The show excels at representing personal stories where stills are layered onto moving images, where the cinematic anticipation of future events is in dialogue with the photographer’s past. As these women provocatively show, photography as a relationship is about transitions, collaborations, reflections, and is, by necessity, fluid and evolving.

Installation view of Close Enough: New Perspectives from 12 Women Photographers of Magnum at the International Center of Photography (2022–2023); Sabiha Çimen’s series “Hafiz” (2017–2020), which explores the lives of young Islamic women in Turkey at all-girl Qur’an schools (photo by Scott Rudd Events)
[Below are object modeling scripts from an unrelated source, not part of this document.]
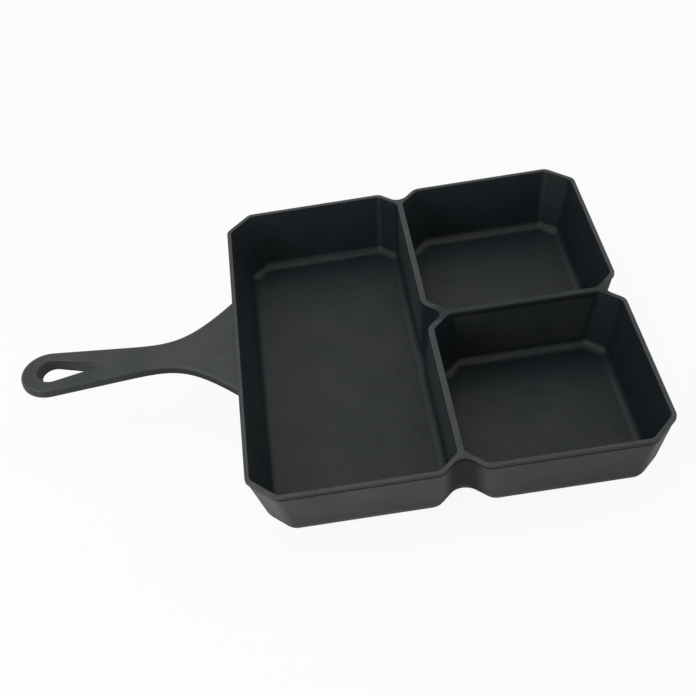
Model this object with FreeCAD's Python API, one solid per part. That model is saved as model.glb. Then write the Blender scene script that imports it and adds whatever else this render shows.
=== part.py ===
import FreeCAD, Part
import math
import os
from collections import namedtuple
from FreeCAD import Vector

# A divided frying pan, cast as one piece with its handle.
# Millimetres, +Z up. The origin is the middle of the underside, where the pan rests.
# +X points away from the handle and +Y to the back of the pan.

# Body, measured over the rim bead
BODY_WIDTH = 300.0
BODY_DEPTH = 326.0
BODY_HEIGHT = 53.5

# Outer plan at the rim: cut corners, and a notch where two compartments meet
RIM_CHAMFER = 20.0
RIM_NOTCH = 15.2
RIM_CORNER_RADIUS = 8.5
RIM_VALLEY_RADIUS = 9.0

# Outer plan at the underside, which lies this far inside the rim
BASE_INSET = 11.5
BASE_CHAMFER = 16.5
BASE_NOTCH = 19.0
BASE_CORNER_RADIUS = 14.0
BASE_VALLEY_RADIUS = 10.5
BASE_EDGE_RADIUS = 15.5

# Bead round the rim, proud of the wall below it
BEAD_HEIGHT = 2.8
BEAD_OVERHANG = 0.8
RIM_ROUNDING = 0.7

# Outer walls and floor
RIM_WALL = 3.2
FLOOR_THICKNESS = 4.0
FLOOR_INSET = 15.4
FLOOR_FILLET = 7.0

# Dividing walls: the long wall runs front to back, the cross wall from it to the right
RIM_DIVIDER = 4.7
FLOOR_DIVIDER = 12.0
LONG_WALL_X = 0.0
CROSS_WALL_Y = -1.8

# Corners of the compartments
POCKET_RIM_RADIUS = 6.3
POCKET_FLOOR_RADIUS = 8.4
FLOOR_CHAMFER = 14.2
FLOOR_INNER_CHAMFER = 14.7
FOLD_LEAD = 4.2

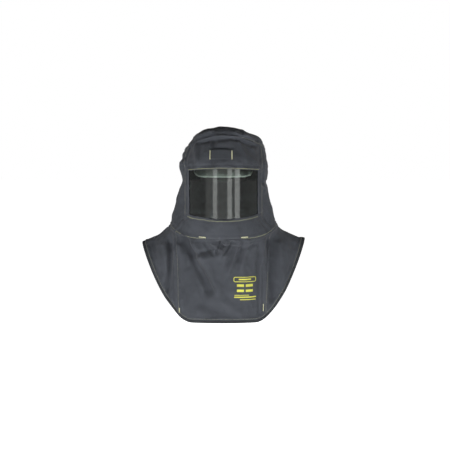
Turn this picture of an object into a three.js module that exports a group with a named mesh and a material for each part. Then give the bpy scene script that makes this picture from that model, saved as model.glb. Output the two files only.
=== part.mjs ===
// Arc flash hood: a sewn hood and shoulder cape of thick flame-resistant cloth, worn over a hard cap.
// A curved, tinted face lens sits behind the window in the front of the hood.
// Units are millimetres, +Z is up and the face looks along -Y. Left and right are as seen from the front.
// The origin is where the crown straps rest on top of the head.
import * as THREE from "three";

// Overall sizes of the sewn hood, measured from the origin
const crownRise = 68; // top of the hood above the head
const neckDrop = 266; // neck seam, at the side, below the top of the head
const bibDrop = 579; // hem of the bib, at the front, below the top of the head
const hoodHalfWidth = 150; // at the temples
const capeHalfWidth = 281; // at the shoulder points
const crownFront = 143; // reach of the crown seam in front of the origin
const crownBack = 140; // and behind it
const hoodBack = 166; // reach of the back of the hood behind the origin
const capeFront = 180; // reach of the bib's hem in front of the origin
const capeBack = 170; // and of the back hem behind it

// Cloth
const clothWall = 3;
const seamGap = 0.8; // between neighbouring pieces of cloth
const bindingWidth = 10; // tape folded over the hem
const bindingProud = 0.7; // how far the tape stands off the cloth on each face
const faceSeamTurn = 62; // degrees from the front to the seam beside the face
const backSeamTurn = 128; // degrees from the front to the seam of the back panel
const foldFade = 60; // folds die out this near the plane between front and back
const bibTaperLeft = 0.93; // width of the bib at its hem, as a share of its width at the neck, on each side
const bibTaperRight = 0.86;

// Face lens and its window
const lensRadius = 139.6; // outer face of the lens
const lensCentreY = -50; // axis of the lens, which is the axis of the front of the hood too
const lensThickness = 2;
const lensClearance = 0.4; // between the lens and the cloth over its edge
const lensOverlap = 9; // how far the cloth covers the lens at each side
const windowTurn = 53.5; // degrees from the front to the side of the window
const lensUnderBrow = 9; // how far the lens runs up behind the brow panel
const lensUnderChin = 10; // and down behind the chin panel

// Band across the brow that holds a lamp
const lampBandLength = 76;
const lampBandHeight = 29;
const lampBandThickness = 2;
const lampBandClearance = 0.4; // under its sewn ends
const lampBandLoop = 4; // how far its middle stands off the brow
const lampBandTurn = -3; // degrees from the front to its middle
const lampBandDrop = 29; // its middle below the top of the head

// Hard cap
const capHalfWidth = 112;
const capFront = 126;
const capBack = 128;
const capWall = 2.6;
const capRimZ = -70;
const capTopZ = 54;
const capRoundness = 2.4; // exponent of its dome, 2 being an ellipsoid
const capLip = 5; // rim round the sides and back
const peakReach = 42; // how far the peak stands out in front of the rim
const peakDrop = 28; // how far its edge hangs below the rim
const peakTurn = 30; // degrees from the front over which the peak has its full reach
const peakEndTurn = 56; // degrees from the front at which it has run out
const capClearance = 0.4; // between the top of the cap and the cloth that rests on it

// Suspension inside the cap
const headHalfWidth = 78;
const headHalfLength = 98;
const headbandTopZ = -90;
const headbandHeight = 30;
const headbandThickness = 2.4;
const strapWidth = 19;
const strapThickness = 1.4;
const strapTurn = 45; // degrees from the front to the crossing straps
const fitGap = 0.4; // between pieces of the suspension that touch
const keyWidth = 20;
const keyHeight = 16;
const keyRise = 34; // how far a key climbs from the headband to the shell
const keyThickness = 4;

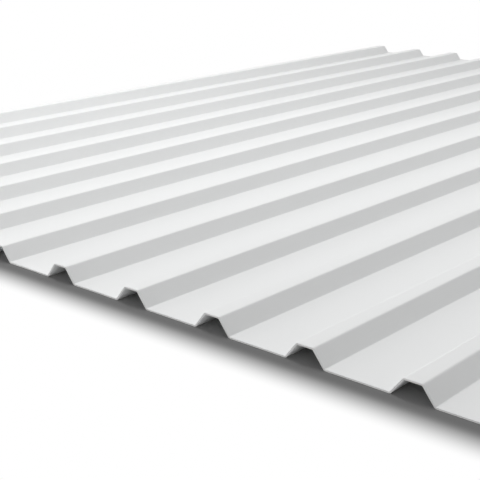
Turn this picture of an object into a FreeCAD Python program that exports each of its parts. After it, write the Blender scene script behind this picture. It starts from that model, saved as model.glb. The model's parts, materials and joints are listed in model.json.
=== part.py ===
"""Trapezoidal ribbed UPVC roofing sheet, one extruded piece.

The sheet lies flat with its ribs along +Y and its width along X. The underside of the
valleys is at z = 0, and the origin is under the middle of the sheet. All sizes are in
millimetres. The section is one strip of even thickness, bent at sharp corners that are
then rounded, with the same number of valleys and webs on both sides of the middle.
"""
import FreeCAD
import Part
import math
import os

# Sheet
SHEET_LENGTH = 1500.0  # along the ribs
THICKNESS = 1.5  # of the wall, square to its faces

# Ribs, measured on the top face between sharp corners
RIB_COUNT = 13
RIB_PITCH = 95.0  # from the middle of one crest to the next
CREST_WIDTH = 16.0  # flat top of a rib
WEB_RUN = 11.0  # how far a web runs sideways from valley to crest
RIB_RISE = 14.0  # how far a crest stands above a valley
SIDE_LIP = 11.0  # flat strip outside the last web on each side

# Bends
BEND_RADIUS = 1.2  # on the inner face of every bend


def section_point(x, z):
    """A point of the section, which lies in the plane y = 0."""
    return FreeCAD.Vector(x, 0.0, z)


def left_normal(direction):
    """The unit vector to the left of a direction in the section, seen with x right and z up."""
    return FreeCAD.Vector(-direction.z, 0.0, direction.x)


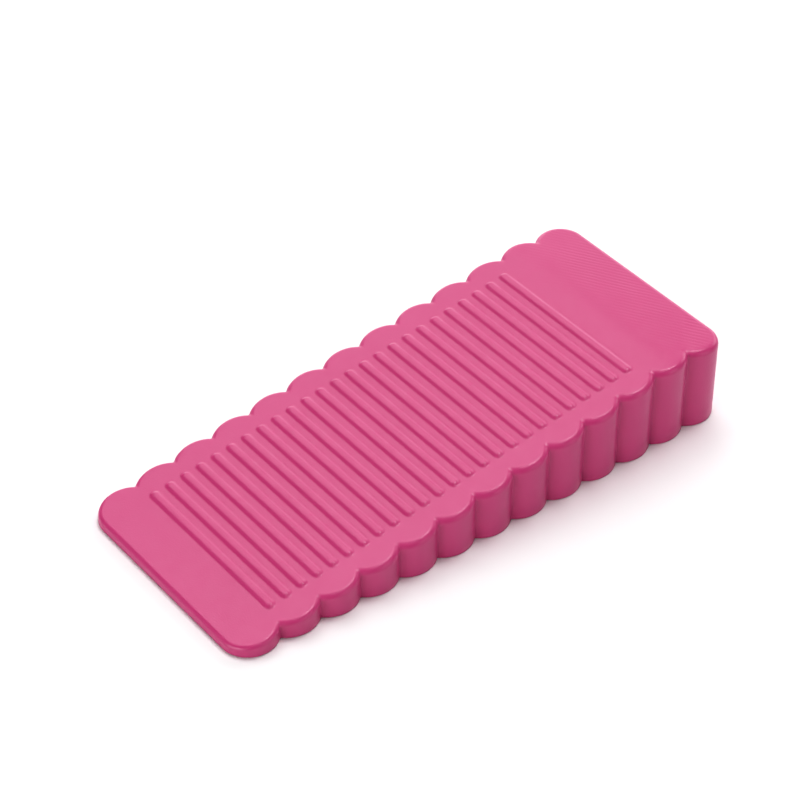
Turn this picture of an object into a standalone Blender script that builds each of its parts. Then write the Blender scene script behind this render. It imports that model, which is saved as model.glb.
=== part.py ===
"""Door wedge: one soft moulding with scalloped long sides and a ribbed ramp.

The wedge lies on its flat underside. +X runs up the ramp, from the thin edge to the
thick end, +Y runs across it and +Z is up. The origin is on the floor, under the middle
of the wedge's length and width. All sizes are in metres.

Run it with blender --background --python part.py, or from Blender's text editor.
"""

import math

import bmesh
import bpy
from mathutils import Vector

# Plan outline: each long side is a row of round lobes that meet in sharp inward cusps.
LENGTH = 0.120
LOBES = 13
END_REACH = 0.001
CUSP_HALF_WIDTH = 0.02345
SIDE_BOW = 0.00097
LOBE_HALF_ANGLE = math.radians(43)

# Side view: a straight ramp, then a short level top at the thick end.
THIN_HEIGHT = 0.0021
THICK_HEIGHT = 0.0185
LEVEL_LOBES = 1.5
EDGE_RADIUS = 0.0013
THIN_EDGE_RADIUS = 0.0009
EDGE_GROWS_OVER = 0.030
WALL_LEAN = math.tan(math.radians(1.3))

# Grip ribs: round beads across the ramp, each a capsule sunk into it.
RIB_COUNT = 25
RIB_PITCH = 0.0036
FIRST_RIB_FROM_THIN_EDGE = 0.0114
RIB_LENGTH = 0.0391
RIB_WIDTH = 0.002
RIB_HEIGHT = 0.00045

# Fineness of the round surfaces.
LOBE_STEPS = 8
CORNER_STEPS = 6
EDGE_STEPS = 5
RIB_STEPS_AROUND = 24
RIB_STEPS_END = 6
SMOOTH_BELOW_ANGLE = math.radians(30)

PINK = (0.694, 0.127, 0.279, 1.0)
ROUGHNESS = 0.42

# Worked out from the sizes above.
PITCH = (LENGTH - 2 * END_REACH) / LOBES
LOBE_RADIUS = PITCH / 2 / math.sin(LOBE_HALF_ANGLE)
CENTRE_INSIDE_CUSPS = PITCH / 2 / math.tan(LOBE_HALF_ANGLE)
LOBE_DEPTH = LOBE_RADIUS - CENTRE_INSIDE_CUSPS
CORNER_RADIUS = PITCH / 2 + END_REACH
CREASE_X = LENGTH / 2 - END_REACH - LEVEL_LOBES * PITCH
SLOPE = (THICK_HEIGHT - THIN_HEIGHT) / (CREASE_X + LENGTH / 2)


def clear_scene():
    """Remove every object that the file starts with."""
    for obj in list(bpy.data.objects):
        bpy.data.objects.remove(obj, do_unlink=True)


def top_height(x):
    """Height of the plain top surface at station x."""
    return min(THICK_HEIGHT, THIN_HEIGHT + SLOPE * (x + LENGTH / 2))


def bow(x):
    """How far the slightly barrelled long sides stand out at station x."""
    return SIDE_BOW * (1 - (2 * x / LENGTH) ** 2)


def arc(centre_x, centre_y, radius, start, end, steps):
    """Points of an arc, both ends included. Angle 0 points to -Y, and pi/2 to +X."""
    angles = [start + (end - start) * i / steps for i in range(steps + 1)]
    return [
        (centre_x + radius * math.sin(a), centre_y - radius * math.cos(a)) for a in angles
    ]


def edge_radius(x):
    """Radius of the rolled top edge, which grows from the thin end onward."""
    share = (x + LENGTH / 2 - CORNER_RADIUS) / EDGE_GROWS_OVER
    return THIN_EDGE_RADIUS + (EDGE_RADIUS - THIN_EDGE_RADIUS) * min(1, max(0, share))


def lean_inset(x):
    """How far the head of the leaning wall stands in from its foot."""
    return WALL_LEAN * (top_height(x) - edge_radius(x))


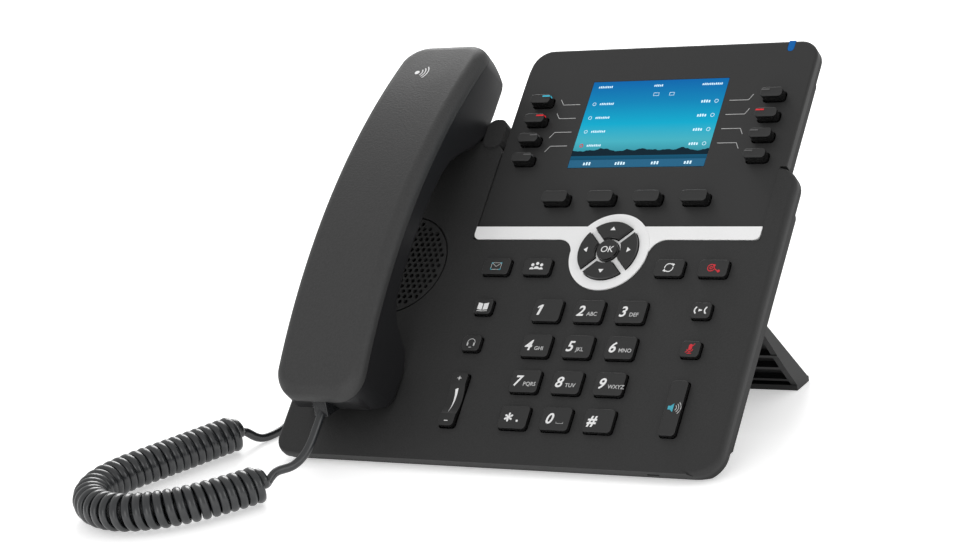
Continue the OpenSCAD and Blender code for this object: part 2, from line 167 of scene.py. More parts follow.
def rim_gap(point: Vector, low: Point, high: Point, corner: float) -> float:
    """How far inside a rounded rectangle a point lies, in millimetres.

    Args:
        point: A point on the face.
        low: The rectangle's lowest corner.
        high: Its highest corner.
        corner: Its corner radius.

    Returns:
        The distance to the rim, below 0 outside it.
    """
    reach = [abs(point[k] - (low[k] + high[k]) / 2) - (high[k] - low[k]) / 2 + corner for k in (0, 1)]
    if min(reach) > 0:
        return corner - math.hypot(*reach)
    return corner - max(reach)


def cad_copy(node: str) -> Object:
    """Copies a CAD node's mesh onto the face as clean merged faces.

    Args:
        node: The node's name.

    Returns:
        The copy, in millimetres on the face.
    """
    mesh = frame["nodes"][node].data.copy()
    mesh.materials.clear()
    mesh.transform(FACE.inverted())
    piece = bpy.data.objects.new(node + "_shell", mesh)
    bpy.context.scene.collection.objects.link(piece)
    only(piece)
    bpy.ops.mesh.customdata_custom_splitnormals_clear()
    bpy.ops.object.mode_set(mode="EDIT")
    bpy.ops.mesh.select_all(action="SELECT")
    bpy.ops.mesh.remove_doubles(threshold=0.002)
    bpy.ops.mesh.dissolve_limited(angle_limit=math.radians(0.5))
    bpy.ops.object.mode_set(mode="OBJECT")
    return piece


def rounded_edges(piece: Object, width: Callable[[Vector, Vector], float], widest: float, steps: int) -> None:
    """Rounds a piece's edges, each by its own width.

    Args:
        piece: The piece, in millimetres.
        width: Gives an edge's width from its two ends; 0 leaves it sharp.
        widest: The largest width that it gives.
        steps: Segments across the rounding.
    """
    mesh = piece.data
    corners = [(mesh.vertices[a].co, mesh.vertices[b].co) for a, b in (e.vertices for e in mesh.edges)]
    shape = bmesh.new()
    shape.from_mesh(mesh)
    sharp = [e.calc_face_angle(0) > SHARP_EDGE for e in shape.edges]
    shape.free()
    weights = mesh.attributes.new("bevel_weight_edge", "FLOAT", "EDGE")
    shares = [width(a, b) / widest if s else 0 for (a, b), s in zip(corners, sharp)]
    weights.data.foreach_set("value", shares)
    apply_modifier(piece, "BEVEL", width=widest, segments=steps, limit_method="WEIGHT",
                   use_clamp_overlap=False, loop_slide=False)


def rounded_all(piece: Object, width: float, steps: int = 2, angle: float = 35) -> None:
    """Rounds every edge sharper than the angle, by a width in millimetres."""
    apply_modifier(piece, "BEVEL", width=width, segments=steps, limit_method="ANGLE",
                   angle_limit=math.radians(angle), use_clamp_overlap=True)


def block(low: Sequence[float], high: Sequence[float], name: str = "block") -> Object:
    """Adds a box.

    Args:
        low: Its lowest corner, in millimetres.
        high: Its highest corner.
        name: Its name.

    Returns:
        The box.
    """
    bpy.ops.object.select_all(action="DESELECT")
    middle = [(a + b) / 2 for a, b in zip(low, high)]
    bpy.ops.mesh.primitive_cube_add(size=1, location=middle, scale=[b - a for a, b in zip(low, high)])
    piece = bpy.context.object
    piece.name = name
    bpy.ops.object.transform_apply(location=True, rotation=True, scale=True)
    return piece


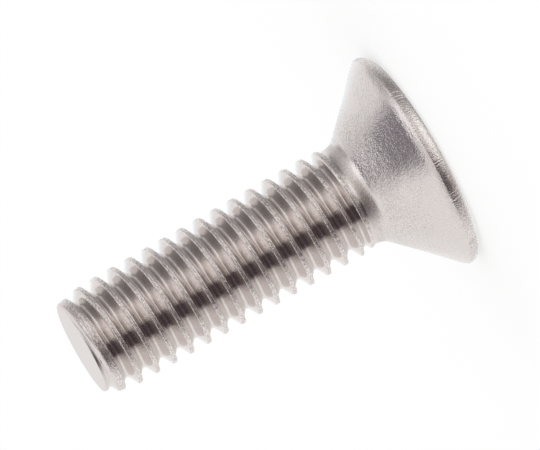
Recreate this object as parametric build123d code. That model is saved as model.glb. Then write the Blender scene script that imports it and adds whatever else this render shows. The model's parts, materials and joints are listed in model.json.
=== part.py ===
from build123d import *
from build123d.topology import SkipClean
import os
from math import ceil, cos, radians, tan

# Countersunk hexagon-socket screw with a rolled, right-hand metric thread.
# It is one piece of stainless steel: a flat head with a conical seat, a short
# plain neck and a fully threaded shank.
# Frame: millimetres. The origin is the centre of the head's flat face, the
# screw's axis is +Z, and the tip points up.

# ---- Driving dimensions --------------------------------------------------------
# Overall
LENGTH = 19.95  # head's flat face to the tip's flat face

# Head
HEAD_DIAMETER = 11.76  # across the widest point, where the rounded rim meets the seat
RIM_HEIGHT = 0.76  # head's flat face to the edge where the seat begins
RIM_RADIUS = 0.68  # rounding of the rim, from the flat face
SEAT_ANGLE = 90.0  # included angle of the conical seat

# Hexagon socket
SOCKET_FLATS = 4.0  # across the flats
SOCKET_DEPTH = 2.5  # head's flat face to the end of the flats
SOCKET_POINT_ANGLE = 120.0  # included angle of the conical bottom
MOUTH_ANGLE = 90.0  # included angle of the countersink at the mouth
MOUTH_MARGIN = 0.10  # countersink's radius beyond the hexagon's corners

# Thread
THREAD_DIAMETER = 5.76  # over the crests
THREAD_PITCH = 1.0
THREAD_ANGLE = 60.0  # included angle of the groove
CREST_WIDTH = 0.19  # flat on top of the thread, along the axis
ROOT_WIDTH = 0.152  # flat at the bottom of the groove, along the axis
THREAD_PHASE = 294.0  # degrees about +Z from +X to the groove where the runout begins

# Neck, and the thread's end beside it
NECK_INSET = 0.19  # neck's wall below the crests, the metal that rolling raises
NECK_FILLET = 0.78  # between the seat and the neck
NECK_LENGTH = 0.50  # end of the seat's cone to where the crests begin to rise
SHOULDER_ANGLE = 18.0  # slope of the rising crests from the axis
RUNOUT_GAP = 0.544  # where the crests begin to rise to where the full groove ends
RUNOUT_TURNS = 0.85  # length of the groove that rises out of the blank
RUNOUT_CROWDING = 0.35  # share of the pitch by which the rising groove closes up to the full one
RUNOUT_ANGLE = 36.0  # slope of the rising groove from the axis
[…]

Susan Meiselas, “Tia in the garden, a refuge in the Black Country,” from A Room of Their Own (2015) (© Susan Meiselas / Magnum Photos)
Hannah Price, “Untitled (Pull Over), Brewerytown” from City of Brotherly Love (2011) (© Hannah Price)
Installation view of Close Enough: New Perspectives from 12 Women Photographers of Magnum at the International Center of Photography (2022–2023); Susan Meiselas’s “A Room of Their Own” (2015–2017) and its participatory process, which included working with an illustrator and a writer in collaboration with survivors of domestic abuse living in shelters in the UK (photo by Scott Rudd Events)
Newsha Tavakolian, still from For the Sake of Calmness (2020) (© Newsha Tavakolian / Magnum Photos)
Installation view of Close Enough: New Perspectives from 12 Women Photographers of Magnum at the International Center of Photography (2022–2023); Carolyn Drake’s “Knit Club” (2012–2020), a meditation on the mythologies and evocative presence of Southern Gothic culture that emerged from Drake’s collaboration and friendships with an enigmatic group of women and girls (photo by Scott Rudd Events)

Close Enough: New Perspectives from 12 Women Photographers at Magnum continues at the International Center of Photography (79 Essex Street, Lower East Side, Manhattan) through January 9. The exhibition was curated by Charlotte Cotton.